September 09, 2007

Cui bono: who benefits?

Not every dog or cat will react adversely to inoculation. Not every injection will trigger illness. Some breeds are pre-disposed to develop immune-related dysfunction. No one can predict which dogs or cats will be affected. One thing is certain: the more frequently shots are required, the greater the chance of vaccine related damage.

According to Catherine O’Driscoll, author and educator, when dog owners who took part in a Canine Health Concern's 1997 study of 4,000 dogs, reported that their dogs developed short attention spans, 73.1 percent of these dogs did so within three months of a vaccine event. The same percentage of dogs was diagnosed with epilepsy within three months of a shot (but usually within days). CHC also found that 72.5 percent of dogs that were considered by their owners to be nervous and easily stressed first exhibited these traits within the three-month post-vaccination period.

At the bottom line, among veterinarians of professional associations and veterinary schools in Texas and nationwide, a “one size fits all” vaccine protocol is ill advised.
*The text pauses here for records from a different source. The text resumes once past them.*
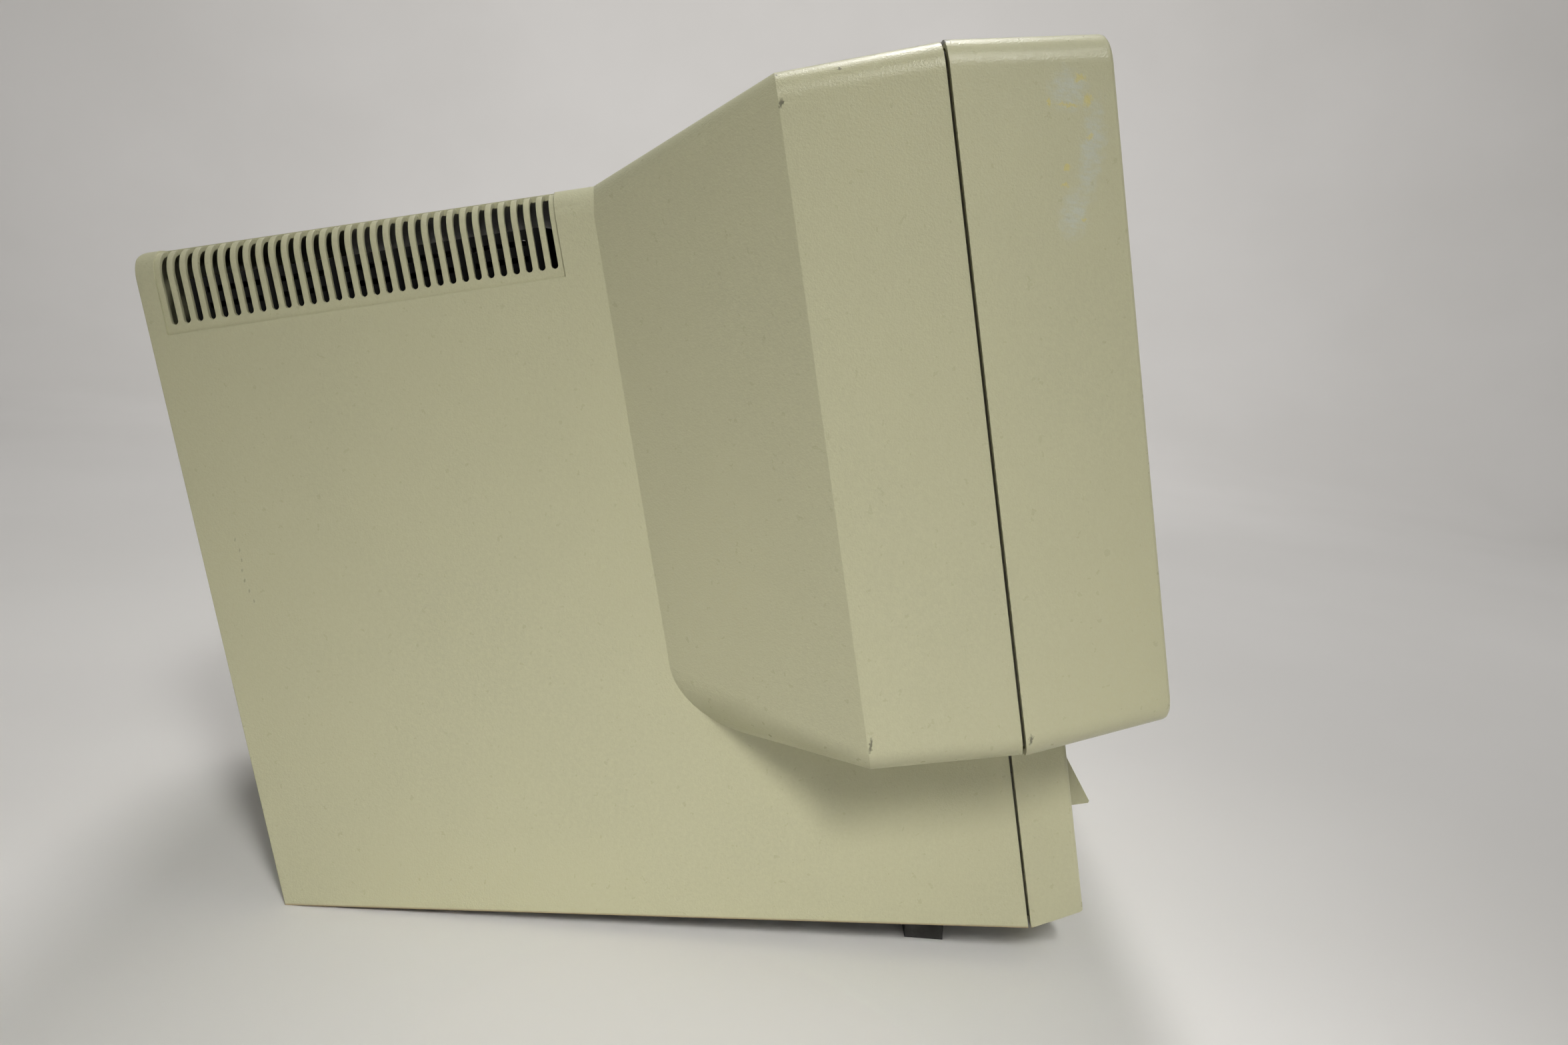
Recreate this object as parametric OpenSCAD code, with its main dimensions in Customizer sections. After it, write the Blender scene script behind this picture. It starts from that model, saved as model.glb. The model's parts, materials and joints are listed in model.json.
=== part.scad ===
// Desktop CRT computer monitor with a wide head on a narrow wedge body.
//
// All sub-parts are drawn in the tube frame: X to the viewer's right, Y to the back along
// the tube axis, Z up in the plane of the screen, origin where the axis meets the case seam.
// stand_on_desk() then tilts the tube frame back and puts the model on the Z = 0 plane.

/* [Head] */
// Width of the head at the seam
head_w = 366; // [356:1:376]
// Height of the head at the seam
head_h = 299; // [295:1:301]
// Depth of the front frame in front of the seam
bezel_depth = 66.5; // [63.5:0.5:68]
// Depth of the straight shoulder behind the seam
shoulder_depth = 66; // [62:1:68]
// Depth of the slope from the shoulder down to the body
slope_depth = 85; // [80:1:90]
// Radius of the long edges of the head and body
edge_r = 12; // [8:1:14]

/* [Body] */
// Width of the body
body_w = 266; // [262:1:270]
// Distance from the seam to the rear face
body_len = 353.5; // [350:0.5:360]
// Height of the body's top above the tube axis
body_top = 119; // [116:1:120]
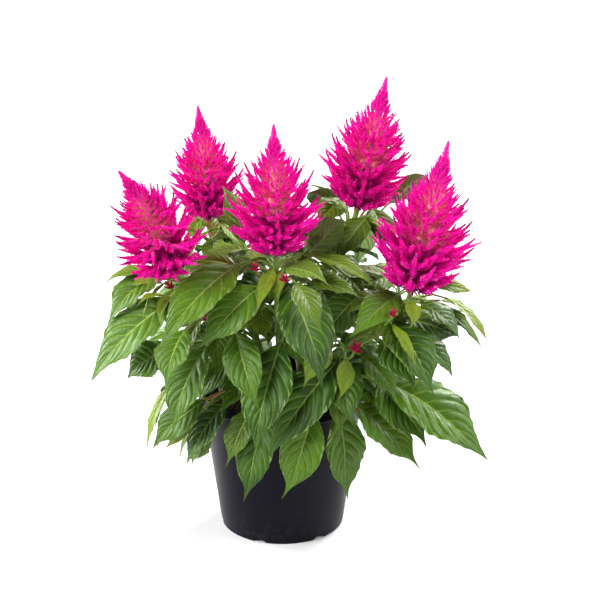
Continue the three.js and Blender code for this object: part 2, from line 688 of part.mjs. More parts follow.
/** A side bud: a small tuft of spikes round a pointed heart, on its stalk. */
function bud({ end, way, size }) {
  const up = (height) => end.clone().addScaledVector(way, GAP + height * size);
  const across = vec(0, 1, 0).cross(way).normalize();
  const over = way.clone().cross(across);
  const heart = solid(loft([
    ring(up(0), way, BUD.foot * size, BUD.sides),
    ring(up(BUD.waistHeight), way, BUD.waist * size, BUD.sides),
  ], up(1)));
  const florets = Array.from({ length: BUD.sides }, (_, i) => {
    const turn = (TURN * i) / BUD.sides;
    const lean = across.clone().multiplyScalar(Math.cos(turn)).addScaledVector(over, Math.sin(turn));
    const aim = way.clone().multiplyScalar(BUD.rise).addScaledVector(lean, BUD.lean).normalize();
    const root = up(BUD.floretHeight).addScaledVector(aim, BUD.floretRadius * size);
    return spike(root, aim, way, BUD.floret * size, BUD.floretRadius * size);
  });
  return joined([heart, ...florets]);
}

// ---- Assembly ----

const leaves = placedLeaves();

/** A leafy stem: the stem with its petioles and blades, and the stalks of its buds. */
function leafyStem(number) {
  const own = leaves.filter(({ stem }) => stem === number).map(leafSolid);
  const stalks = STALKS.filter(({ stem }) => stem === number).map(({ curve, end }) =>
    solid(loft(rod(curve, STALK.steps, STALK.foot, STALK.tip, STALK.sides), end)));
  return joined([stemSolid(number), ...own, ...stalks]);
}

const plant = new THREE.Group();
plant.add(meshOf('pot', pot(), BLACK_PLASTIC), meshOf('soil', soil(), PEAT));
STEMS.forEach((stem, i) => {
  plant.add(meshOf(`leafy_stem_${stem[0]}`, leafyStem(i), LEAF_GREEN));
  plant.add(meshOf(`plume_${stem[0]}`, plume(stem, i), MAGENTA));
});
STALKS.forEach((stalk, i) => plant.add(meshOf(`side_bud_${i + 1}`, bud(stalk), BUD_RED)));
plant.position.set(-MIDDLE[0], -MIDDLE[1], 0);

export default plant;
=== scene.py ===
"""A plume celosia in its nursery pot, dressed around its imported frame.

Lengths are millimetres from the middle of the pot's base until a mesh is made, which moves them to the
frame's origin, under the middle of the whole plant. +Z is up and the plant's front faces -Y.
"""

import math

import bpy
import numpy as np
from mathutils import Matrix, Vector


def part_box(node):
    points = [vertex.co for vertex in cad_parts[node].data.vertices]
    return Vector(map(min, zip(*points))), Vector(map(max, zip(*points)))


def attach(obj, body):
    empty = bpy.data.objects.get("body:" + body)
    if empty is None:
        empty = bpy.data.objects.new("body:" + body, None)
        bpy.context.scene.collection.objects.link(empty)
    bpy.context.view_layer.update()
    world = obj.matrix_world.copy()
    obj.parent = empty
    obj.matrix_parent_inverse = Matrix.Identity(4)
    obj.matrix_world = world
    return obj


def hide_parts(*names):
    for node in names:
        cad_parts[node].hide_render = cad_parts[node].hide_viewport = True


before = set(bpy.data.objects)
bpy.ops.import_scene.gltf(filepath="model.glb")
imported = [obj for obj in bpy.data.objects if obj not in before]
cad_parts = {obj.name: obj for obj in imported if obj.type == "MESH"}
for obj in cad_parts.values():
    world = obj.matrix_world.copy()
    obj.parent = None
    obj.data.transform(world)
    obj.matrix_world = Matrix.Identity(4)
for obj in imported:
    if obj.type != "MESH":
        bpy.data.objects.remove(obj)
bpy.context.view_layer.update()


# ---- Pot ----
# A round 12 cm nursery pot, injection-moulded in one piece of thin black polypropylene. Its wall flares up to
# a low turned-out rim. The floor stands on a ring foot, and six arches in the foot let the water out.

MM = 0.001
TURN = 2 * math.pi
MIDDLE = np.array([7.0, 10.0, 0.0])


def unit(vectors):
    """Vectors scaled to length 1."""
    return vectors / np.maximum(np.linalg.norm(vectors, axis=-1, keepdims=True), 1e-12)


def loft_faces(rows, columns):
    """Triangles of a tube of rings, counterclockwise about its way, closed on a pole at either end."""
    ring = np.arange(columns)
    beside = (ring + 1) % columns
    low = columns * np.arange(rows - 1)[:, None]
    walls = [
        np.stack([low + ring, low + beside, low + columns + beside], -1),
        np.stack([low + ring, low + columns + beside, low + columns + ring], -1),
    ]
    first, last, top = 0, columns * (rows - 1), columns * rows
    caps = [
        np.stack([first + beside, first + ring, np.full(columns, top)], -1),
        np.stack([last + ring, last + beside, np.full(columns, top + 1)], -1),
    ]
    return np.concatenate([part.reshape(-1, 3) for part in walls + caps])


def listed(rings, starts, ends):
    """Values on rings (loft, row, column, ...), loft by loft, with those of its two poles behind each."""
    count, tail = len(rings), rings.shape[3:]
    parts = [rings.reshape(count, -1, *tail), starts[:, None], ends[:, None]]
    return np.concatenate(parts, axis=1).reshape(-1, *tail)


def lofts(rings, starts, ends):
    """Points and triangles of closed lofts of like rings."""
    count, rows, columns = rings.shape[:3]
    first = (rows * columns + 2) * np.arange(count)[:, None, None]
    return listed(rings, starts, ends), (loft_faces(rows, columns) + first).reshape(-1, 3)


def joined(parts):
    """One list of points, triangles and attributes from several (points, triangles, attributes)."""
    firsts = np.cumsum([0] + [len(points) for points, _, _ in parts[:-1]])
    points = np.concatenate([points for points, _, _ in parts])
    faces = np.concatenate([faces + first for (_, faces, _), first in zip(parts, firsts)])
    names = parts[0][2]
    return points, faces, {name: np.concatenate([marks[name] for _, _, marks in parts]) for name in names}


def make_mesh(name, points, faces, marks):
    """A smooth mesh in the frame from points and triangles, with one value per point for each mark."""
    mesh = bpy.data.meshes.new(name)
    mesh.vertices.add(len(points))
    mesh.vertices.foreach_set("co", ((points - MIDDLE) * MM).ravel())
    mesh.loops.add(faces.size)
    mesh.loops.foreach_set("vertex_index", faces.ravel().astype(np.int32))
    mesh.polygons.add(len(faces))
    mesh.polygons.foreach_set("loop_start", np.arange(0, faces.size, 3, dtype=np.int32))
    mesh.update(calc_edges=True)
    mesh.shade_smooth()
    for mark, values in marks.items():
        mesh.attributes.new(mark, "FLOAT", "POINT").data.foreach_set("value", values.astype(np.float32))
    return mesh


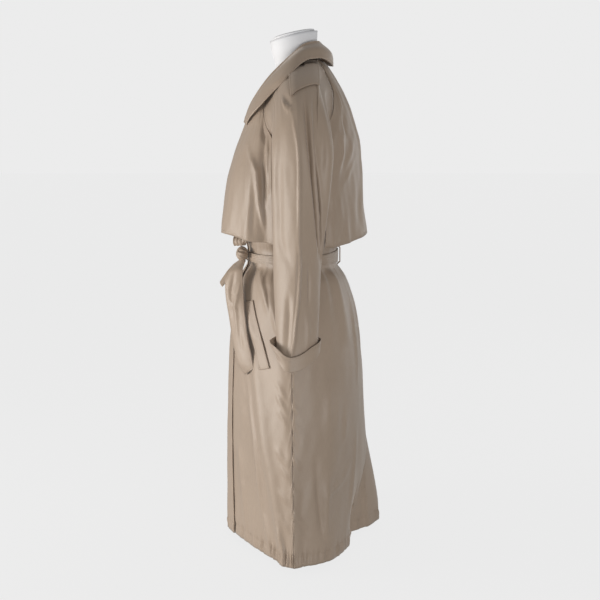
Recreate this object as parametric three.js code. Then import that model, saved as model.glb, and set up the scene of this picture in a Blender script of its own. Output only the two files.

Since 2003, The American Animal Hospital Association (AAHA), the American Veterinary Medical Association (AVMA) Council on Biologic & Therapeutic Agents, the American Association of Feline Practitioners (AAFP) as well as immunologists and clinicians at 22 veterinary schools in North America agreed that the safest course is to give vaccinations only when necessary and no more.

“It's time we recognize that animals have individual medical needs and respect their veterinarian’s decisions without threat of the law,” says Penny Leisch, an Austin resident active in animal rescue for 20 years, in favor of rabies medical exemption.

By the same token, a “one size fits all” rabies law based on precedent rather than science is becoming risky business.

Significant economic impact

In fiscal notes, State of Texas officials see no anticipated economic costs to persons who are required to comply with the sections as proposed. Insofar as rabies laws affect small and micro business, this is accurate; relative to economic impact on the public who must comply with rabies laws, “not so much.”

According to cat owners recently facing VAS, surgical removal and post-operative care for cats with injection site cancer is around $6,000. VAS treatment expenses that reach $10,000 are becoming more common. When post-op care includes radiation and chemotherapy, veterinary medical expense easily double those costs to $20,000. Morbidity in VAS cats if high.

In August, users who posted to VetNet, an online forum that is dedicated to IMHA, report that $5,000 covers the initial cost of emergency treatment that includes blood transfusions, drug therapy and close monitoring for a week or longer. Continuing veterinary care adds $7,000 to this. Despite heroic measures, prognosis for survival is guarded.

Immune Mediated Thrombocytopenia (IMT), hypothyroidism, chronic hepatitis, renal failure, cystitis or lower urinary tract disease (particularly in cats), neurological diseases such as confusion and inability to be "present", asthma, and so on are all associated with vaccine reaction. There are few cures. Treatment to manage the disease goes on – and costs accrue - for the life of the animal.

These costs are just the tip of the iceberg.

Ear and skin conditions are the most common problems veterinarians deal with day to day. Often pet owners report that these begin shortly after re-vaccination and are exacerbated with every subsequent vaccine. Regardless how and when they emerge, chronic, incurable health issues are detrimental to a dog or cat’s quality of life and longevity. Treatment is financially draining to its family.

Cui bono: who benefits?

A study published in 2004 by Texas A&M College of Veterinary Medicine and Biomedical Sciences and the Texas Veterinary Medical Association, reported that 21 million Texans owned pets. In 2003 alone, the financial outpouring of their love and devotion amounted to $2.8 billion for food and veterinary medical services in addition to medicine and supplies.

Now that State of Texas Health Services has turned a deaf ear to requests for a reasonable reform and a blind eye to the multiple negative effects (read economic impact) of an unnecessary and potentially deadly medical procedure, Texas veterinary professionals can expect more pet-crazy clients to ask, “Cui bono: who benefits?"